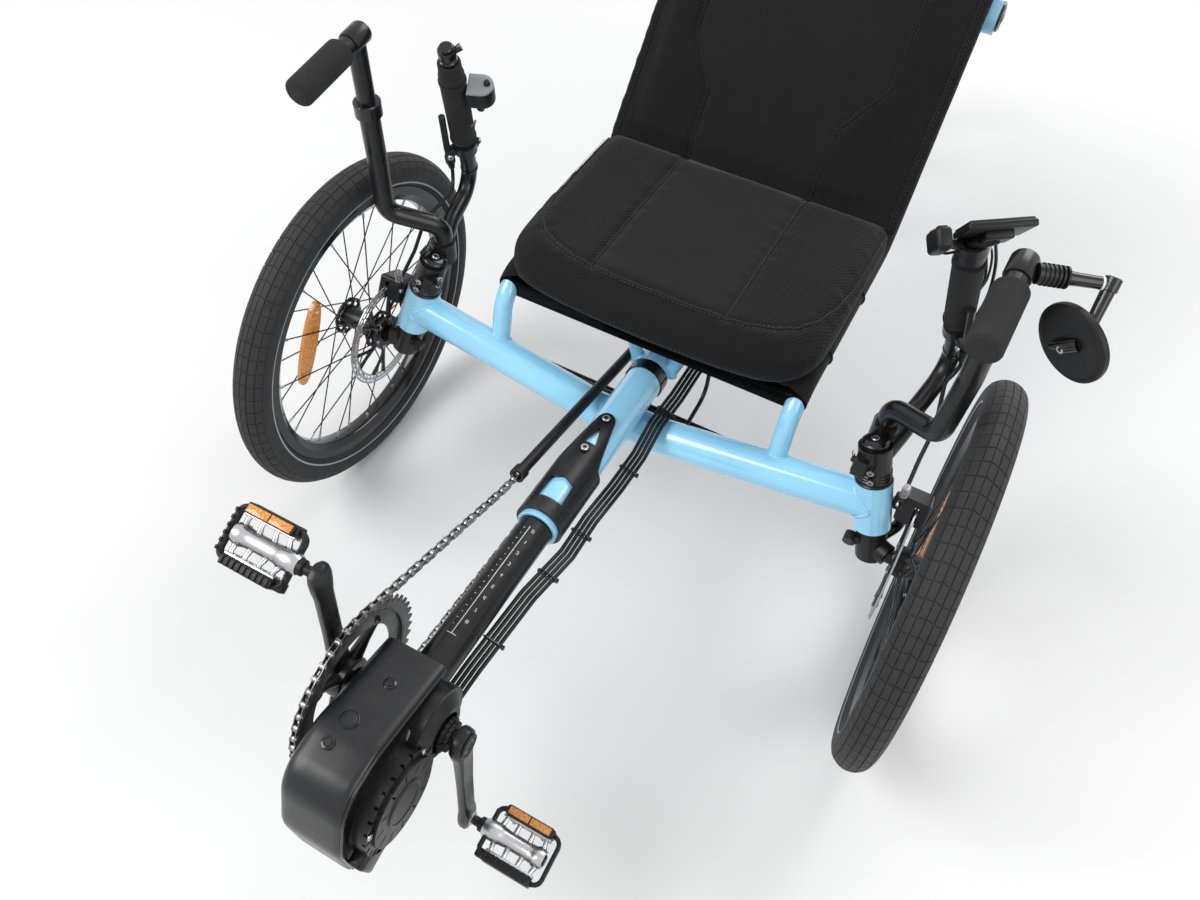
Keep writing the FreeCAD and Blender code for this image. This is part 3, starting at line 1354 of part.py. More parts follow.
# ---- all pieces ----------------------------------------------------------------------------------
def main():
    os.makedirs("parts", exist_ok=True)
    save("main_tube", main_tube())
    save("cross_tube", cross_tube())
    save("seat_rails", seat_rails())
    save("seat_cross_bars", group(seat_cross_bars()))
    save("rear_stays", rear_stays())
    save("seat_struts", seat_struts())
    save("boom", boom())
    save("boom_clamp", boom_clamp())
    save("motor", motor())
    save("motor_cover", motor_cover())
    save("battery", battery())
    save("cranks", cranks())
    save("chainring", chainring())
    save("chain", chain())
    save("chain_tubes", chain_tubes())
    save("idler", idler())
    save("derailleur", derailleur())
    save("seat_sling", seat_sling())
    save("seat_pad", seat_pad())
    save("back_pad", back_pad())
    save("tie_rod", tie_rod())
    save("pedal_left", pedal(1))
    save("pedal_right", pedal(-1))
    both_sides = {
        "knuckle": knuckle,
        "stem": stem,
        "caliper": caliper,
        "steer_bar": steer_bar,
        "hand_grip": hand_grip,
        "assist_bar": assist_bar,
        "assist_grip": assist_grip,
        "brake_lever": brake_lever,
        "brake_hose": brake_hose,
        "tyre": lambda: tyre(AXLE),
        "rim": lambda: rim(AXLE),
        "hub": lambda: front_hub(AXLE),
    }
    for side, name in ((1, "left"), (-1, "right")):
        for piece, make in both_sides.items():
            shape = make()
            save(piece + "_" + name, shape if side > 0 else mirrored(shape))
    save("tyre_rear", tyre(REAR_AXLE))
    save("rim_rear", rim(REAR_AXLE))
    save("hub_rear", rear_hub(REAR_AXLE))
    save("drive_cables", drive_cables())
    save("seat_cable", seat_cable())
    save("spoke_reflector_left", spoke_reflector(1))
    save("spoke_reflector_right", mirrored(spoke_reflector(-1)))
    save("mirror", mirror())
    save("display", display())
    save("shifter", mirrored(shifter()))
    save("bell", mirrored(bell()))


main()
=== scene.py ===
import bisect
import json
import logging
import math
from dataclasses import dataclass, field
from enum import Enum
from typing import Callable, Iterable, Optional, Sequence

import bmesh
import bpy
from mathutils import Matrix, Vector
from mathutils.bvhtree import BVHTree


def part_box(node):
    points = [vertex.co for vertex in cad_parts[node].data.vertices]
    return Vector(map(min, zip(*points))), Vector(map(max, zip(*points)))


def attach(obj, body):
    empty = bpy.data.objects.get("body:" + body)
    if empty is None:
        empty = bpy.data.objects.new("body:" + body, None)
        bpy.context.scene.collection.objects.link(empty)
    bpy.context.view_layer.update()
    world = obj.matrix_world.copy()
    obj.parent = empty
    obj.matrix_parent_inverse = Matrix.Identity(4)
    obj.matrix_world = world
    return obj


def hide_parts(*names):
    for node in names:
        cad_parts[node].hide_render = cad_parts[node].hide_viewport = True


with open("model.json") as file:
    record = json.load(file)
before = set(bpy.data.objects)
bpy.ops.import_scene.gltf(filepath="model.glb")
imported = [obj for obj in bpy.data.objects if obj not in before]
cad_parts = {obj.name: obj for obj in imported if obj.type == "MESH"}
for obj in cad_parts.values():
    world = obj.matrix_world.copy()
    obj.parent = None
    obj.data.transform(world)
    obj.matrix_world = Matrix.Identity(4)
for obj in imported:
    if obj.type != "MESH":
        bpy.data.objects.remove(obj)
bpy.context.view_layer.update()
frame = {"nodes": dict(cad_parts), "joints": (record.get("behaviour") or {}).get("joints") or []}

LOG = logging.getLogger("trike")
MM = 0.001
TAU = 2.0 * math.pi

Colour = tuple[float, float, float]
Point = tuple[float, float, float]
Profile = Sequence[tuple[float, float]]
Material = bpy.types.Material
Mesh = bpy.types.Mesh
Piece = bpy.types.Object
Socket = bpy.types.NodeSocket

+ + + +

TASK DIRECTIONS: All of the data shown above must be copied exactly.

THE ANSWER:
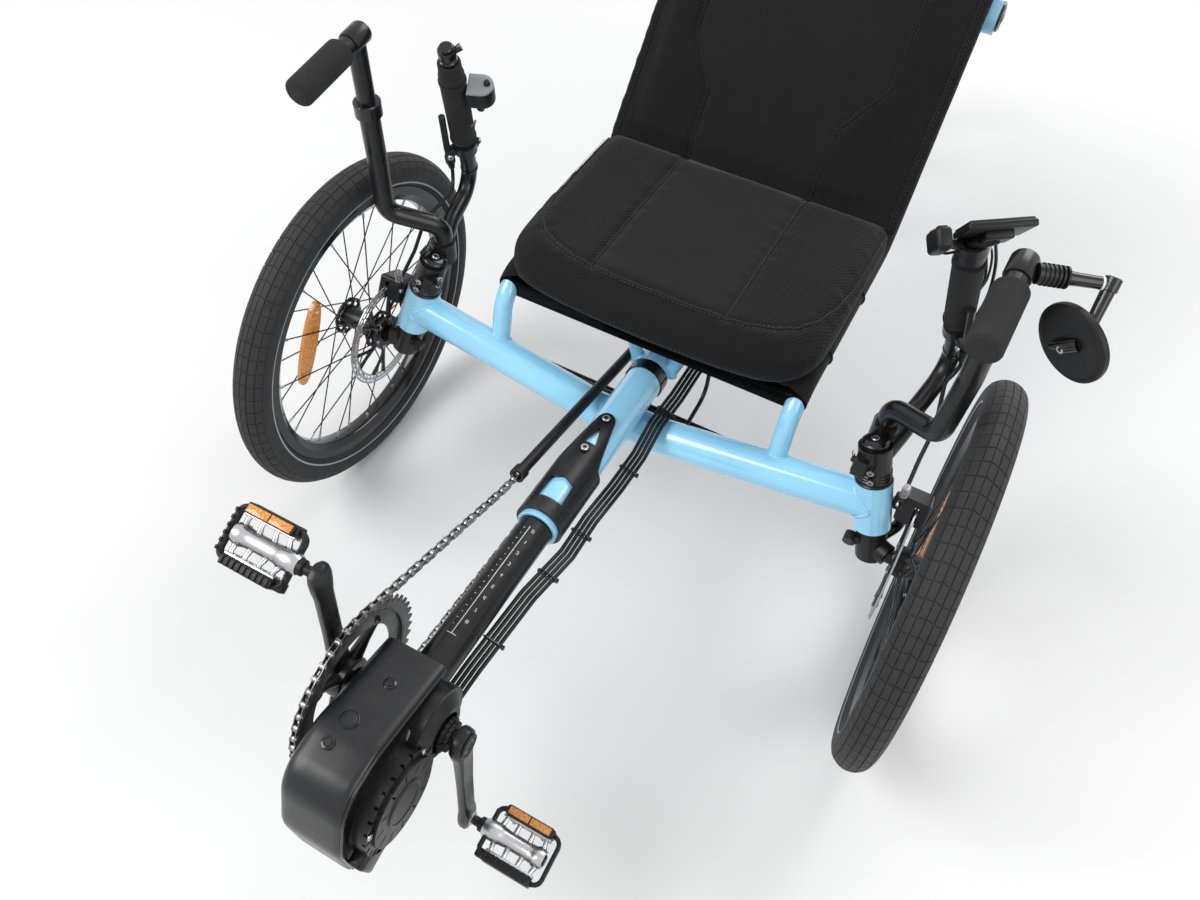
Keep writing the FreeCAD and Blender code for this image. This is part 3, starting at line 1354 of part.py. More parts follow.
# ---- all pieces ----------------------------------------------------------------------------------
def main():
    os.makedirs("parts", exist_ok=True)
    save("main_tube", main_tube())
    save("cross_tube", cross_tube())
    save("seat_rails", seat_rails())
    save("seat_cross_bars", group(seat_cross_bars()))
    save("rear_stays", rear_stays())
    save("seat_struts", seat_struts())
    save("boom", boom())
    save("boom_clamp", boom_clamp())
    save("motor", motor())
    save("motor_cover", motor_cover())
    save("battery", battery())
    save("cranks", cranks())
    save("chainring", chainring())
    save("chain", chain())
    save("chain_tubes", chain_tubes())
    save("idler", idler())
    save("derailleur", derailleur())
    save("seat_sling", seat_sling())
    save("seat_pad", seat_pad())
    save("back_pad", back_pad())
    save("tie_rod", tie_rod())
    save("pedal_left", pedal(1))
    save("pedal_right", pedal(-1))
    both_sides = {
        "knuckle": knuckle,
        "stem": stem,
        "caliper": caliper,
        "steer_bar": steer_bar,
        "hand_grip": hand_grip,
        "assist_bar": assist_bar,
        "assist_grip": assist_grip,
        "brake_lever": brake_lever,
        "brake_hose": brake_hose,
        "tyre": lambda: tyre(AXLE),
        "rim": lambda: rim(AXLE),
        "hub": lambda: front_hub(AXLE),
    }
    for side, name in ((1, "left"), (-1, "right")):
        for piece, make in both_sides.items():
            shape = make()
            save(piece + "_" + name, shape if side > 0 else mirrored(shape))
    save("tyre_rear", tyre(REAR_AXLE))
    save("rim_rear", rim(REAR_AXLE))
    save("hub_rear", rear_hub(REAR_AXLE))
    save("drive_cables", drive_cables())
    save("seat_cable", seat_cable())
    save("spoke_reflector_left", spoke_reflector(1))
    save("spoke_reflector_right", mirrored(spoke_reflector(-1)))
    save("mirror", mirror())
    save("display", display())
    save("shifter", mirrored(shifter()))
    save("bell", mirrored(bell()))


main()
=== scene.py ===
import bisect
import json
import logging
import math
from dataclasses import dataclass, field
from enum import Enum
from typing import Callable, Iterable, Optional, Sequence

import bmesh
import bpy
from mathutils import Matrix, Vector
from mathutils.bvhtree import BVHTree


def part_box(node):
    points = [vertex.co for vertex in cad_parts[node].data.vertices]
    return Vector(map(min, zip(*points))), Vector(map(max, zip(*points)))


def attach(obj, body):
    empty = bpy.data.objects.get("body:" + body)
    if empty is None:
        empty = bpy.data.objects.new("body:" + body, None)
        bpy.context.scene.collection.objects.link(empty)
    bpy.context.view_layer.update()
    world = obj.matrix_world.copy()
    obj.parent = empty
    obj.matrix_parent_inverse = Matrix.Identity(4)
    obj.matrix_world = world
    return obj


def hide_parts(*names):
    for node in names:
        cad_parts[node].hide_render = cad_parts[node].hide_viewport = True


with open("model.json") as file:
    record = json.load(file)
before = set(bpy.data.objects)
bpy.ops.import_scene.gltf(filepath="model.glb")
imported = [obj for obj in bpy.data.objects if obj not in before]
cad_parts = {obj.name: obj for obj in imported if obj.type == "MESH"}
for obj in cad_parts.values():
    world = obj.matrix_world.copy()
    obj.parent = None
    obj.data.transform(world)
    obj.matrix_world = Matrix.Identity(4)
for obj in imported:
    if obj.type != "MESH":
        bpy.data.objects.remove(obj)
bpy.context.view_layer.update()
frame = {"nodes": dict(cad_parts), "joints": (record.get("behaviour") or {}).get("joints") or []}

LOG = logging.getLogger("trike")
MM = 0.001
TAU = 2.0 * math.pi

Colour = tuple[float, float, float]
Point = tuple[float, float, float]
Profile = Sequence[tuple[float, float]]
Material = bpy.types.Material
Mesh = bpy.types.Mesh
Piece = bpy.types.Object
Socket = bpy.types.NodeSocket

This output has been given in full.